In his clemency Christ achieved another miracle through this pious father,
which was the exact equivalent of one performed in ancient
times. For just as Peter trod the waves of the sea,
so did this holy father. Once while walking
along the steep border of a high cliff,
he chanced to fall. Buoyed up by the ocean waves
he passed over the water with dry feet,
walking on the waves as if stepping in a country field, except
the wave received him more smoothly when he hurtled down
that the unyielding earth would have taken a falling man.
When he fell, the wave flowed to prevent it injuring him,
remaining as firm as earth beneath his steps lest he drown
and so he walked on the sea, as if on a solid path of earth
until he came to a boat adrift on the waves,
into which he climbed – his journey made safely on foot.
There was not a drop of water on his clothes, no dampness
on his boots: what nature denies Christ’s power can dispense;
at Christ’s command sea-waves become a path for the just;
the earth is turned into a whirlpool to punish the wicked,
the sea bears up the humble while the earth engulfs the proud.

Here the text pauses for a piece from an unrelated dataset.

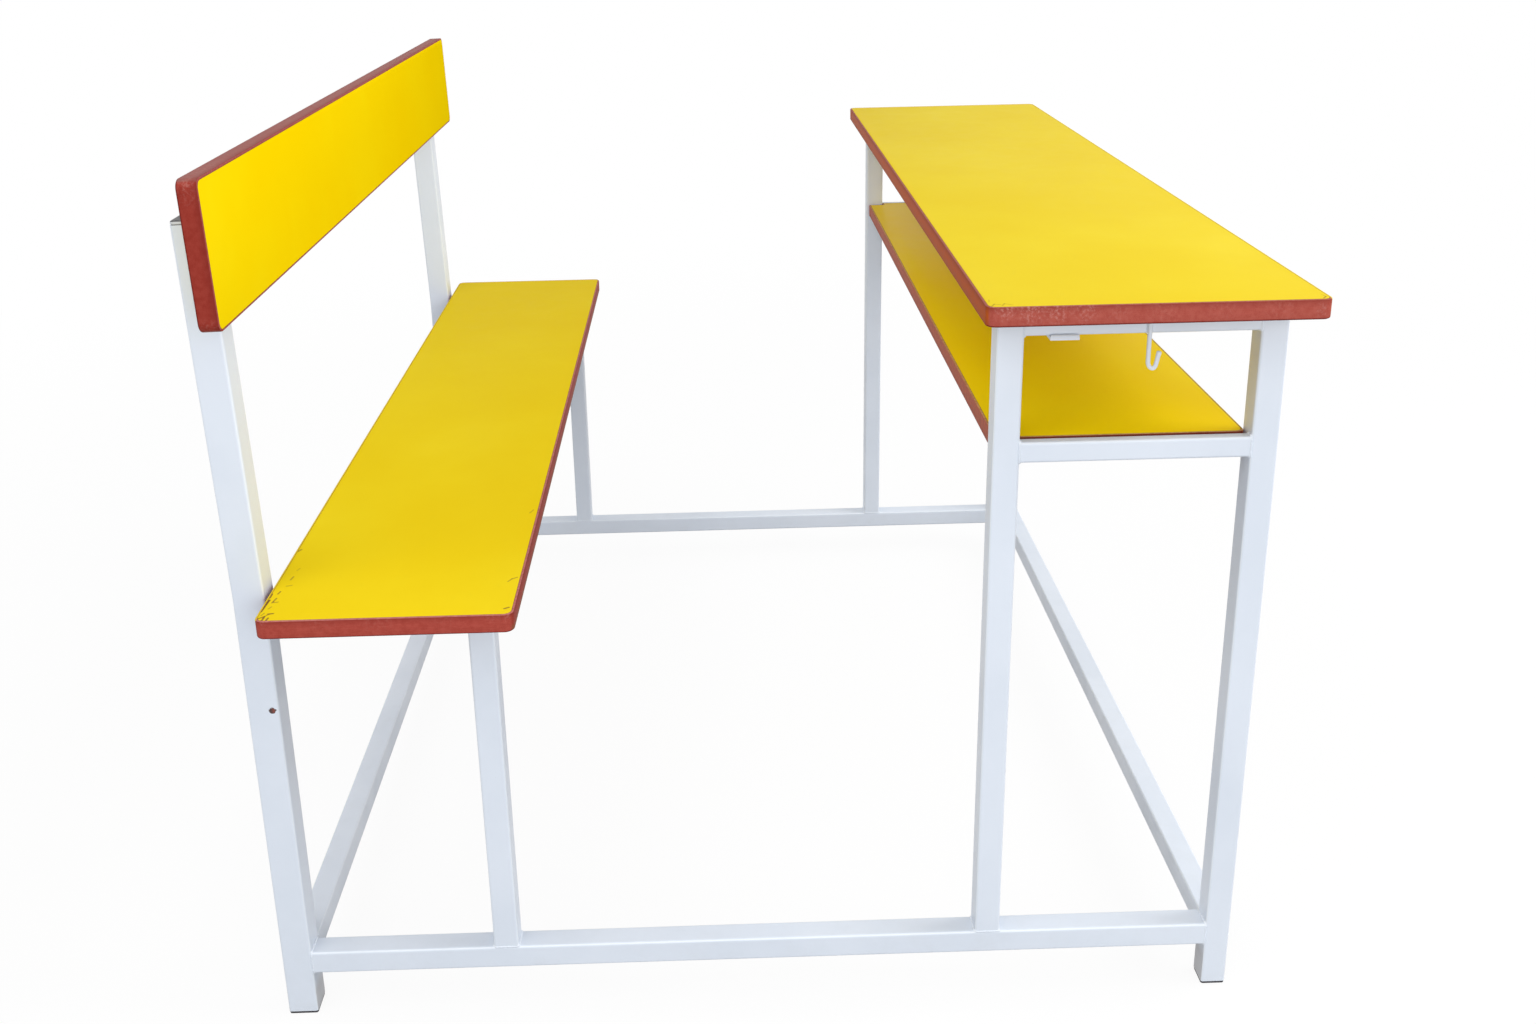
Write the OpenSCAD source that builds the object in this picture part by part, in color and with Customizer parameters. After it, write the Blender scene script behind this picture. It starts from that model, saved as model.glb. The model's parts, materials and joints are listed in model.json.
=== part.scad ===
// Dual desk bench: a two-seat school bench and desk on one welded steel frame.
// X runs along the bench, the sitter looks towards -Y, and Z is up.
// The origin is on the floor, below the middle of the whole piece.
// Right and left are the sitter's own: right is -X and left is +X.

/* [Frame] */
// Length of the frame over the outer faces of its two side frames
frame_len = 1090; // [800:5:1500]
// Depth over the desk's two legs on one side
desk_leg_span = 262; // [220:1:400]
// Clear distance between the desk's back leg and the seat leg
knee_gap = 464; // [300:1:600]
// Clear distance between the seat leg and the rear post
seat_rail_len = 185; // [150:1:300]
// Clear height under the bottom rails and the stretchers
rail_raise = 49; // [20:1:150]
// Height at which the rear posts start to lean back
bend_h = 470; // [440:1:520]
// Angle at which the posts and the backrest lean back
lean = 1.5; // [0:0.5:8]

/* [Tubes] */
// Outside size of the rear posts' square tube
post_tube = 30; // [25:1:40]
// Outside size of the square tube of legs, rails and stretchers
leg_tube = 25; // [20:1:30]
// Height of the shelf rails' flat tube
shelf_rail_h = 20; // [16:1:30]
// Width of the shelf rails' flat tube
shelf_rail_w = 12; // [10:1:18]
// Wall thickness of all tubes
tube_wall = 1.5; // [1:0.1:2]
// Outside corner radius of all tubes
tube_round = 2.5; // [2.2:0.1:4]

/* [Boards] */
// Reach of the desktop, seat and backrest past the side frames, at each end
board_over = 55; // [20:1:120]
// Thickness of every board with its laminate
board_t = 18; // [15:1:25]
// Thickness of the coloured laminate
laminate_t = 1; // [0.6:0.1:1.5]
// Thickness of the laminate on a board's hidden face
backer_t = 0.8; // [0.5:0.1:1.2]
// Thickness of the edge band
band_t = 2; // [1:0.1:3]
// Corner radius of the boards, seen from above
board_round = 9; // [5:0.5:20]

/* [Desk] */
// Height of the desktop above the floor
desk_h = 750; // [700:1:820]
// Reach of the desktop past the front legs
desk_over_front = 14; // [5:1:60]
// Reach of the desktop past the back legs, towards the sitter
desk_over_back = 20; // [5:1:60]
// Height of the shelf rails' top faces
shelf_h = 606; // [540:1:640]
// Distance from the shelf's long edge back to the back legs' outer face
shelf_set = 4; // [2:1:15]
// Gap all round between the shelf and the frame
shelf_gap = 1; // [0.5:0.1:3]

/* [Bench] */
// Height of the seat above the floor
seat_h = 476; // [440:1:490]
// Reach of the seat past the seat legs, towards the desk
seat_over = 27; // [5:1:60]
// Gap between the seat's rear edge and the rear posts
seat_gap = 5; // [1:0.5:15]
// Height of the backrest's upper edge above the floor
back_h = 875; // [850:1:900]
// Height of the backrest board, measured along its lean
back_board_h = 131; // [120:1:180]
// Distance from the backrest's upper edge down to the rear posts' cut tops
post_drop = 49; // [20:1:54]
// Distance of the backrest's screws from its lower edge and from the posts' tops
back_screw_edge = 22; // [16:1:24]

/* [Small parts] */
// Thickness of the lugs and tabs cut from flat bar
lug_t = 3; // [2:0.5:5]
// Width of the lugs and tabs along their rail
lug_w = 26; // [16:1:40]
// Reach of the lugs and tabs past their rail
lug_reach = 12; // [11:0.5:16]
// Distance from a leg to the middle of the nearest lug or tab
lug_from_leg = 35; // [25:1:60]
// Reach of the desk rails' rear tabs past the rails' outer faces
tab_out = 4.5; // [1:0.5:10]
// Rod diameter of the bag hooks
hook_rod = 4; // [3.5:0.5:8]
// Distance between the centres of a bag hook's stem and tip
hook_wide = 10; // [9.5:0.5:30]
// Depth of a bag hook below its rail
hook_drop = 34; // [26:1:80]
// Height of a bag hook's tip above the middle of its bend
hook_tip = 11; // [6:1:25]
// Distance from the desk's front legs to the hook's stem
hook_from_leg = 101; // [60:1:150]
// Thickness of the feet below the tubes
foot_t = 3; // [2:0.5:10]
// Thickness of the rear posts' end caps above the tubes
cap_t = 4; // [2:0.5:8]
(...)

But now, holy Balthere, we reverently implore you
that, just as the wave carried your body from the sea,
bearing you back in perfect safety to familiar shores,
so with your prayers you may help our souls escape
the storms of this world and enter the port of salvation.
From: Alcuin, The Bishops, Kings, and Saints of York, ed. P. Godman (Oxford, 1982), pp. xxxix-xlvii, 104-9.